PostgreSQL: Force data into memory

Postgres 9.4 finally added an extension to preload data from relations into the OS or database buffer cache (at your choice):

pg_prewarm

This allows reaching full operating performance more quickly.

Run once in your database (detailed instructions here):

CREATE EXTENSION pg_prewarm;

Then it's simple to preload any given relation. Basic example:

SELECT pg_prewarm('my_tbl');

Finds the first table named my_tbl in the search path and loads it to the Postgres buffer cache.

Or:

SELECT pg_prewarm('my_schema.my_tbl', 'prefetch');

prefetch issues asynchronous prefetch requests to the operating system, if this is supported, or throws an error otherwise. read reads the requested range of blocks; unlike prefetch, this is synchronous and supported on all platforms and builds, but may be slower. buffer reads the requested range of blocks into the database buffer cache.

The default is buffer, which has the greatest impact (higher cost, best effect).

Read the manual for more details.
Depesz blogged about it, too.


You may be interessted in one of the mailing lists topics, it's answerd by Tom Lane (core dev):

[..] But my opinion is that people who think they are smarter than an LRU caching algorithm are typically mistaken. If the table is all that heavily used, it will stay in memory just fine. If it's not sufficiently heavily used to stay in memory according to an LRU algorithm, maybe the memory space really should be spent on something else. [..]

You might also be interessted in an SO question: https://stackoverflow.com/questions/486154/postgresql-temporary-tables and maybe more suiteable https://stackoverflow.com/questions/407006/need-to-load-the-whole-postgresql-database-into-the-ram


In the general case if you have enough RAM you can generally trust the database service to do a good job of keeping the things you regularly use in RAM. Some systems allow you to hint that the table should always be held in RAM (which is useful for smallish tables that are not used often but when they are used it is important that they respond as quickly as possible) but if pgsql has such table hints you need to be very careful about using them as you are reducing the amount of memory available for caching anything else so you might slow down your application overall.

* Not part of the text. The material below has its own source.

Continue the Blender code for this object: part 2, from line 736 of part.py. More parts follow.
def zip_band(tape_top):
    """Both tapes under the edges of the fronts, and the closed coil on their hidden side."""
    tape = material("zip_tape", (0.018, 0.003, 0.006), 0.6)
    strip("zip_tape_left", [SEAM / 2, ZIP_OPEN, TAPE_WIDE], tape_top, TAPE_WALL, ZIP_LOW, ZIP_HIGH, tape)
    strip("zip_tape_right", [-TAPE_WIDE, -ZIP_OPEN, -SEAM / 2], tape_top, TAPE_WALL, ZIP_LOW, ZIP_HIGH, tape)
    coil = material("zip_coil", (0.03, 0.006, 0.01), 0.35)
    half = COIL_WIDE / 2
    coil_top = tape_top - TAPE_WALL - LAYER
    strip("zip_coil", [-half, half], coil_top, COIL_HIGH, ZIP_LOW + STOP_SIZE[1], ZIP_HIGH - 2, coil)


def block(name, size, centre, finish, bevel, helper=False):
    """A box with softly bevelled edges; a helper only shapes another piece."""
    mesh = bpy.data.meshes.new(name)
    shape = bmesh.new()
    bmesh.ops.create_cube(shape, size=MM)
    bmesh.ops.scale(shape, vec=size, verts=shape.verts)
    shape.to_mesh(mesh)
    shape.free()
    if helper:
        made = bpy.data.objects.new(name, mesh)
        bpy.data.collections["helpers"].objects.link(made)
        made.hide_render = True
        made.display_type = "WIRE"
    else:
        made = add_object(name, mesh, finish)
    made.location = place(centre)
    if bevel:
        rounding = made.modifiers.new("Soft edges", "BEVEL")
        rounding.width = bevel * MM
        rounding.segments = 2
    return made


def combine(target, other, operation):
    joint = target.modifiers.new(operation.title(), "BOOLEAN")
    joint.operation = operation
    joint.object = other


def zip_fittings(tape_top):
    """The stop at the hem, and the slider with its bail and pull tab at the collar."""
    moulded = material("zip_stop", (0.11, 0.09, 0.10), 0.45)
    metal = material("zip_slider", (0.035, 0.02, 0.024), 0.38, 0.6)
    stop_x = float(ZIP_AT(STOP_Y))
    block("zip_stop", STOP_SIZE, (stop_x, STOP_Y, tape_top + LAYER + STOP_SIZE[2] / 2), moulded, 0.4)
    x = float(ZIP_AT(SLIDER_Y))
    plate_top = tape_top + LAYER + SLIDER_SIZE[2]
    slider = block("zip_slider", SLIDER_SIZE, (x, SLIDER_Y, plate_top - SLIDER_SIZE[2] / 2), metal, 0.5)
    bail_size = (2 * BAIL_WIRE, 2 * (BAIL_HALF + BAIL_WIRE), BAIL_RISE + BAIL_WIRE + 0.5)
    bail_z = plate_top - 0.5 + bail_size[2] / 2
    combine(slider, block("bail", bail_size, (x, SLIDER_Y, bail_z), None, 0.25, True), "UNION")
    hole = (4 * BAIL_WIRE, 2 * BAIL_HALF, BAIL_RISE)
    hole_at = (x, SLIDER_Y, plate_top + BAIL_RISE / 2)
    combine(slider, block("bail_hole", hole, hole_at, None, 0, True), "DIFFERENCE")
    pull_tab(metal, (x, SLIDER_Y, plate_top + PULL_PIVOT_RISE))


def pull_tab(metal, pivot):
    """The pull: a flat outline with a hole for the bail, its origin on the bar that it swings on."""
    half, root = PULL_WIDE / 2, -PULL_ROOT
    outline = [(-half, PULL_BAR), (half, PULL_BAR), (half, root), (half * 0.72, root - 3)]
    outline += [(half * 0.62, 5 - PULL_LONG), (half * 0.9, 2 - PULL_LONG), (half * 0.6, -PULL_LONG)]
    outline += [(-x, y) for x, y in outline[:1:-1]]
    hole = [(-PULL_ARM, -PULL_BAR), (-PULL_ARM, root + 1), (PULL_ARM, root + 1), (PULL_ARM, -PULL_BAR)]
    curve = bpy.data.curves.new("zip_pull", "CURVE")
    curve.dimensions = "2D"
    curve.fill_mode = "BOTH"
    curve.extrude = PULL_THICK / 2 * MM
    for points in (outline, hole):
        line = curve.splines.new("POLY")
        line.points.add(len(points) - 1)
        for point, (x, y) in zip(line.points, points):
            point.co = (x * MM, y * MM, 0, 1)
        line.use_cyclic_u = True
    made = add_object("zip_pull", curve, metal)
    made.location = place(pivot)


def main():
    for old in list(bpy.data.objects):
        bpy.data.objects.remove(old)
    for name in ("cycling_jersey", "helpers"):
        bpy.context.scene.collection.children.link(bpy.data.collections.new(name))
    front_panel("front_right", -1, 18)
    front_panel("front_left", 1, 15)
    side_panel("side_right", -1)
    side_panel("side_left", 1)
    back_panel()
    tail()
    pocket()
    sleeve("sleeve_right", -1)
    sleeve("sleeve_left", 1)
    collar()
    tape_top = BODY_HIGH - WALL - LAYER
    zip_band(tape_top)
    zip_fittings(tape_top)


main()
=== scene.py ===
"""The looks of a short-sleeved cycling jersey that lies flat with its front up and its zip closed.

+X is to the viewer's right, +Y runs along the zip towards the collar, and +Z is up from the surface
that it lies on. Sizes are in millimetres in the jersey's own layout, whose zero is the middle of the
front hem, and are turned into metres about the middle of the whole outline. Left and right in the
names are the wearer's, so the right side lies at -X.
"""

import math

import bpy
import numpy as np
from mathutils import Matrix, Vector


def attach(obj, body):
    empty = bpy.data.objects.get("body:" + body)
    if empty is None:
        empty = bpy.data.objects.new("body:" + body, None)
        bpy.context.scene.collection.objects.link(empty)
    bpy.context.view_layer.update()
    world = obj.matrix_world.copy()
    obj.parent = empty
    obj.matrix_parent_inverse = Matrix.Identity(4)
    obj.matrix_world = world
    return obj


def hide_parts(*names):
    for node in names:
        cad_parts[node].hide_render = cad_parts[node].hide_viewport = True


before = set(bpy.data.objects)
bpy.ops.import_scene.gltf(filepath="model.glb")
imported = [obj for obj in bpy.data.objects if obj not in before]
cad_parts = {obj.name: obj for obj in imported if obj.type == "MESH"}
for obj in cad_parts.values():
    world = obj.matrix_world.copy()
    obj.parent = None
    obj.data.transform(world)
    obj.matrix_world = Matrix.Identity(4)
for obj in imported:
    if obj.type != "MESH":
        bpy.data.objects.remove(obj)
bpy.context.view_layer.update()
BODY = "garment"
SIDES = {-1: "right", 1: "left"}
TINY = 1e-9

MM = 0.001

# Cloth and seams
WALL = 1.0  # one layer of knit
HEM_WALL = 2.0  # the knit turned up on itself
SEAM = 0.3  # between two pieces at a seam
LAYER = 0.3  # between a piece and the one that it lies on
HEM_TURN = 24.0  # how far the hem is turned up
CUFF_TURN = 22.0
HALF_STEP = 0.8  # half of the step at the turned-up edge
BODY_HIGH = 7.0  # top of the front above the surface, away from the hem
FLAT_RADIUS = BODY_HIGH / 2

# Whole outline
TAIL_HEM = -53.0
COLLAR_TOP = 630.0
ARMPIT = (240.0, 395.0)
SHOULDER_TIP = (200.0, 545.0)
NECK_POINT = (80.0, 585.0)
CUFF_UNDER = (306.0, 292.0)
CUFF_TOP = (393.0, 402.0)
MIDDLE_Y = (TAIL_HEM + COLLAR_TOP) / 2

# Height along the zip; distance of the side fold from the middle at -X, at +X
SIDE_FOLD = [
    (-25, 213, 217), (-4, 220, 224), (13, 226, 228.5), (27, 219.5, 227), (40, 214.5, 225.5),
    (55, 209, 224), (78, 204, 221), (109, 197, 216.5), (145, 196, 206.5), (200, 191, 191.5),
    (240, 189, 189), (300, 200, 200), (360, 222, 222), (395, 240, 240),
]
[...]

If you are looking to prime the database's page cache on startup (for instance after a reboot or other maintainence operation that causes the DB to forget everything that is cached) then write a script that does the following:

SELECT * FROM <table>
SELECT <primary key fields> FROM <table> ORDER BY <primary key fields>
SELECT <indexed fields> FROM <table> ORDER BY <indexed fields>

(that last step repeated for each index, or course, and be careful to have the fields in the ORDER BY clause in the right order)

After running the above every data and index page should have been read and so will be in the RAM page cache (for the time being at least). We have scripts like this for our application databases, which are run after reboot so that the first users logging into the system afterwards don't experience slower responsiveness. You are better off hand-writing any such script, instead of scanning the db definition tables (like sys.objects/sys.indexes/sys.columns in MSSQL), then you can selectively scan the indexes that are most commonly used rather than scanning everything which will take longer.